Aquilo mexeu comigo. Então, eu prometi para mim que não iria guardar nada que me recordasse os meus tempos de profissional. Não tenho nenhuma camisa de time, nenhuma medalha dos títulos que ganhei, nada que me faça voltar ao tempo. Pelé fez mil gols, mas eu garanto que tinha mais camisetas de clubes do que ele. Sempre fui agraciado pelos roupeiros, que eram os meus parceiros, e toda a equipe de staff. Ou seja, ganhava camisas e camisas de futebol. Mas hoje não tenho uma sequer em minha casa. Leiloei tudo em prol de projetos sociais. Essas memórias poderiam me deixar para baixo. Tenho orgulho de tudo que fiz, mas tenho que me orgulhar ainda mais pelas coisas que farei daqui para frente.
Este processo foi construído antes mesmo de fazer a minha despedida. Entrei em contato com colegas mais velhos que atuaram comigo e se aposentaram antes de mim. Perguntei quais foram as maiores dificuldades que encontraram nesta adaptação.
O ambiente também é fundamental, porque o jogador profissional mora em diferentes cidades pelo mundo ao longo da carreira.
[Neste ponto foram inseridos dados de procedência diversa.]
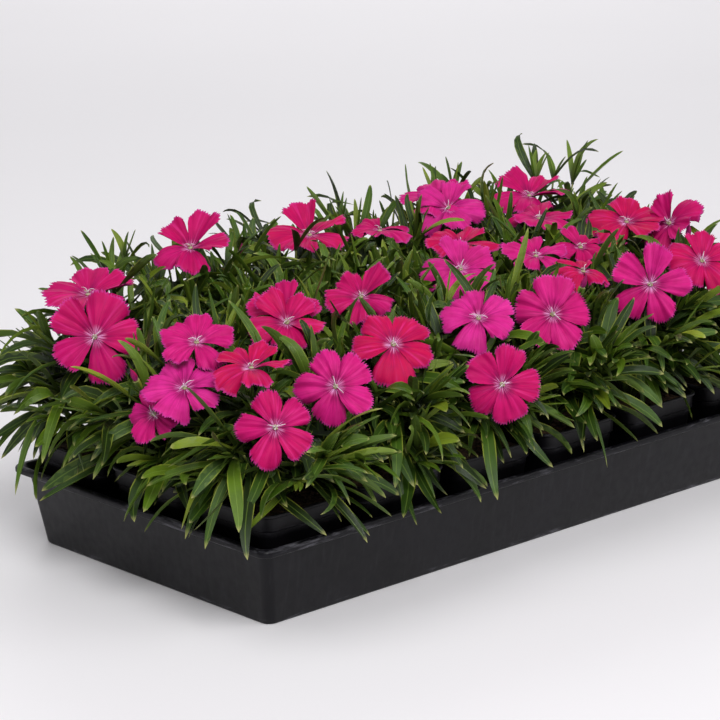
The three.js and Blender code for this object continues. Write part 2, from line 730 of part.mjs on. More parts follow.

Se perguntar para o atleta onde ele pretende viver ao deixar o futebol, a maioria não sabe dizer o local escolhido. Pode ser que ele tenha criado raízes numa determinada cidade enquanto está em atividade, com filhos na escola, casa montada, mas, no fim das contas, esta cidade não tem nada a ver com os seus laços culturais. A maioria saiu de bairros e vilas simples ou favelas. São vários conflitos. Antes mesmo de parar, já havia decidido que iria morar em Porto Alegre e qual o ambiente que iria ter ao meu redor.
O jogador de futebol também sente muito a ausência do cotidiano do clube, das concentrações, dos contatos com os colegas. Nestes cinco anos que estou afastado dos gramados, recebi vários jogadores que estão perto de parar ou que já pararam e não sabem o que fazer de suas vidas. Aconselho que voltem a estudar, mostro a eles os ambientes da minha residência e exponho que não há nenhum item que me remete aos meus tempos de jogador.
Outro fator complicador é a rotina. Desde a infância, o jogador é disciplinado com o deve fazer na hora em que acorda até o fim do dia, com horários para tudo - refeições, palestras, treinos, academia, descanso...
É importante buscar novos ares, novas amizades, novos afazeres, um novo nicho. Devido ao excesso de jogos e viagens, o atleta está habituado a conviver com os seus colegas de clube, pois eles são mais próximos até do que familiares. Mas devido às diferenças de faixa etária e naturalidades, estes vínculos vão se desfazendo, pois cada um busca o seu canto e as duas raízes, o que ocasiona o distanciamento destes vínculos.
Busquei no beach tennis uma forma de não sofrer com este afastamento do futebol e evitar o saudosismo. É um grupo que não está habituado com o futebol, e isto é ótimo. A relação com outro esporte foi um fator extremamente importante para me adaptar a minha nova rotina, sem problemas emocionais.
Corri do futebol nos meus primeiros anos como aposentado. Me fez mal a primeira vez que fui jogar com colegas quando já havia parado, pois só se falava dos tempos como profissional. Evitei por um tempo assistir aos jogos pela TV e, atualmente, só acompanho quando há uma grande partida que realmente desperte minha atenção.
É preciso se planejar com antecedência, pois a aposentadoria repentina pode ser traumática aos jogadores que não estavam preparados para exercer outros afazeres. A depressão e o sentimento de abandono são consequências para os que não possuem a capacidade para a rápida de adaptação.